In 1981 I accepted a position as principal of a church school in eastern Pennsylvania, in what was supposedly a "gospel-oriented" church. It was there that we began to realize how far the gospel had already taken us in our thinking and how rigid and fearful Adventism really makes people; for we found that our questions and statements aroused consternation and suspicion among church members. I vividly remember the Sabbath the Mike Clute, an extreme right-wing Adventist writer, showed up in church. A good church member marched up to Carole and denounced us for bringing this "agent of Satan" into the church; we were splitting the church into factions that hated each other. The truth was that we had had nothing whatever to do with Clute's coming to church and were in total disagreement with his philosophy. As it turned out, word quickly spread throughout the congregation that "the church school teacher doesn't believe in Sister White." Well, I did in my own way at that time, but in Adventism any suspicion of deviation from the "party line" automatically destroys one's credibility with the membership.

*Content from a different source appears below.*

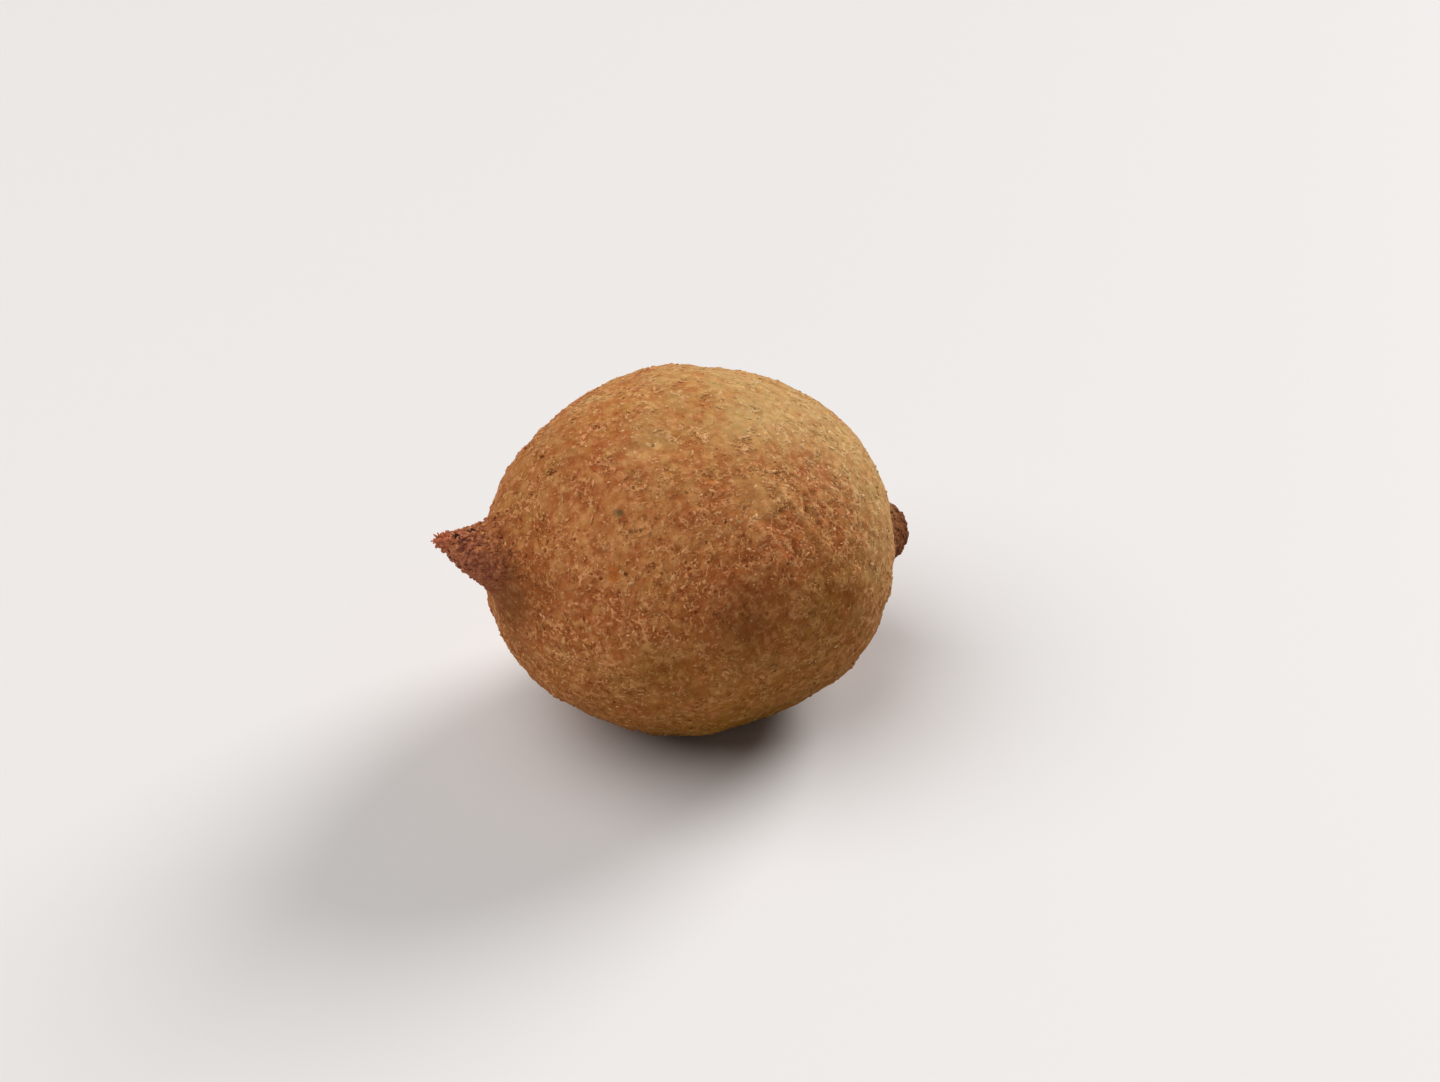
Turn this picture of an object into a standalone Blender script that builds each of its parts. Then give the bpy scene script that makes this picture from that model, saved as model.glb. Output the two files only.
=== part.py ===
"""A fried kibbeh: one solid ball of bulgur dough, drawn out by hand to a point at each end.

The ball lies on its belly. The line between its two points runs along X and rises a little
towards the front point, at -X. Z is up, and the origin is on the surface that it rests on,
under the middle of its bounding box.
"""

import bisect
import math
from collections import namedtuple

import bmesh
import bpy
from mathutils import Matrix, Vector, noise

# Driving sizes, in metres
BALL_RADIUS = 0.0281  # half the ball's thickness, square to the line between its points
BALL_HALF_LENGTH = 0.0306  # half the ball's length, without the points
BALL_TAPER = 0.60  # 0.5 leaves the ball's ends round, and more draws them out to the points
FOOT_SINK = 0.0011  # depth of belly that is pressed flat where it rests
LEAN_DEG = 14.0  # slope of the line between the points

# A pinched point: how far it stands out of the ball, the radius of its broken end, how much its
# radius grows for each metre from that end, and how far the end is bent up.
Point = namedtuple("Point", "length blunt spread lift")
FRONT = Point(length=0.0111, blunt=0.0005, spread=0.54, lift=0.0046)
BACK = Point(length=0.0087, blunt=0.0034, spread=0.60, lift=0.0020)
BLUNT_LENGTH = 0.0014  # distance in which a broken end rounds over
POINT_REACH = 0.0220  # distance from its end at which a point has merged into the ball
FILLET_POWER = 1.5  # a higher power joins the points to the ball more sharply
BEND_FROM = 0.0150  # distance from the middle at which the points start to bend up
BEND_POWER = 3.0  # a higher power keeps the bend nearer to the end

# What the palms and fingers left in the dough: the bearing round Z from +X and the height above
# the horizon of each mark and its width, all in degrees, and how far it stands out, in metres.
HandMark = namedtuple("HandMark", "bearing height width out")
HAND_MARKS = (
    HandMark(bearing=-85, height=-51, width=24, out=-0.0007),
    HandMark(bearing=170, height=-25, width=24, out=0.0004),
    HandMark(bearing=70, height=45, width=26, out=0.0004),
    HandMark(bearing=55, height=5, width=32, out=-0.0007),
    HandMark(bearing=105, height=-25, width=28, out=0.0006),
    HandMark(bearing=131, height=28, width=18, out=-0.0015),
    HandMark(bearing=174, height=29, width=8, out=0.0006),
    HandMark(bearing=177, height=26, width=5, out=0.0014),
)

# Relief of the crust: how wide each kind of lump is and how high or deep it goes, in metres
LUMP_WIDTH, LUMP_HEIGHT = 0.0090, 0.00045
GRAIN_WIDTH, GRAIN_HEIGHT = 0.0034, 0.00035
PIT_WIDTH, PIT_DEPTH = 0.0052, 0.00060
PIT_SHARE = 0.15  # pits lie where their noise, from -1 to 1, is above this
CRAG_WIDTH, CRAG_HEIGHT = 0.0019, 0.00100
CRAG_OCTAVES = 2
CRAG_MIDDLE = 0.5  # the crags' noise at which the crust neither rises nor sinks
CRAG_REACH = 0.0130  # crags fade away at this distance from a point's end

GRID = 29  # quads along each side of the starting cube
FINE_REACH = 0.0095  # within this distance of a point's end the mesh is twice as fine
PROFILE_STEPS = 400

CRUST_COLOUR = (0.36, 0.16, 0.06, 1.0)
CRUST_ROUGHNESS = 0.75

TOWARDS_FRONT = Vector((-1.0, 0.0, 0.0))


def clear_scene():
    for old in list(bpy.data.objects):
        bpy.data.objects.remove(old, do_unlink=True)


def crust_material():
    material = bpy.data.materials.new("fried_crust")
    material.use_nodes = True
    shader = material.node_tree.nodes["Principled BSDF"]
    shader.inputs["Base Color"].default_value = CRUST_COLOUR
    shader.inputs["Roughness"].default_value = CRUST_ROUGHNESS
    shader.inputs["Metallic"].default_value = 0.0
    return material


def point_radius(point, from_end):
    """Radius of a pinched point, which widens from its broken end and fades inside the ball."""
    rounding = 1.0 - min(1.0, from_end / BLUNT_LENGTH)
    cone = point.blunt * math.sqrt(1.0 - rounding**2) + point.spread * from_end
    return cone * math.exp(-((from_end / POINT_REACH) ** 3))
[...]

I left the church school -- and Adventist employment -- in the spring of 1983 and continued intensive work on my MBA at Philadelphia College of Textiles and Science. Meanwhile Carole and I studied Adventism's doctrines in the light of the Bible for the first time in our lives. We found that all of Adventism's unique doctrines are emphatically contradicted by Scripture. This too came as an enormous blow; because we had been taught from the cradle that SDA doctrines are biblically invincible.

In March of 1984 Carole and I resigned from the Seventh-day Adventist Church and began attending a local Presbyterian church.

The local Adventist pastor could not accept our resignation a a product of our disbelief in Adventism's doctrines. I have been in enough Adventist church board meetings to realize that preachers try to label all defections from church membership as being caused either by bitterness over unkind treatment (all too common in many SDA churches) or by backsliding. But we were not backsliders; nor would we let him, try as he may, label us as bitter. Our decision to leave Adventism was based on the realization of just how unscriptural and historically false the claims of Adventism are.

Since then our family has prospered. In the spring of 1984 I accepted the position of Dean at Dickinson Business School. Here young men and women prepare for vocations in secretarial, computer, and accounting fields. I thank God for a loving staff and student body; I see miracles of transformation in this "mission field" every day. Carole is occupied full time as a wife and mother. Bill, our oldest, graduated from Yale in 1988, and both he and Julie now attend Juilliard Music School in New York City, preparing to become professional violinists. Our youngest, David, is accumulating a very impressive resume with plays, acting,and so forth. Best of all we understand the freedom and great gift of the gospel of Christ! Only a former Adventist or other cult member can comprehend the peace and security of knowing that he or she is saved by accepting the gift of Christ's death and resurrection.

Our happiness is shared with Carolyn and Ron too! A year after Ron tried to have me fired, Carolyn called us to apologize and ask what the facts regarding Adventism really were. She and Ron literally studied their way out of Adventism into Christianity. We continue to pray for the rest of our families.

With our peace and freedom, however, has come a new God-given mission -- a mission of truth and grace to those who have been or are being drawn into the grasp of Adventist deception. Adventism controls its adherents through fear and guilt. Its leaders covet the enormous revenues and power they receive from the laity. They will not hesitate to employ all the brainwashing techniques available to them to hold members under their spell. But the gospel tears the blinders away.

The remaining chapters offer a former insider's view of Seventh-day Adventism. We seek no profit or power from freeing church members from Adventism -- just the utter joy of leading honest seekers out of their mental slavery. "You will know the truth and the truth will set you free" (John 8:32).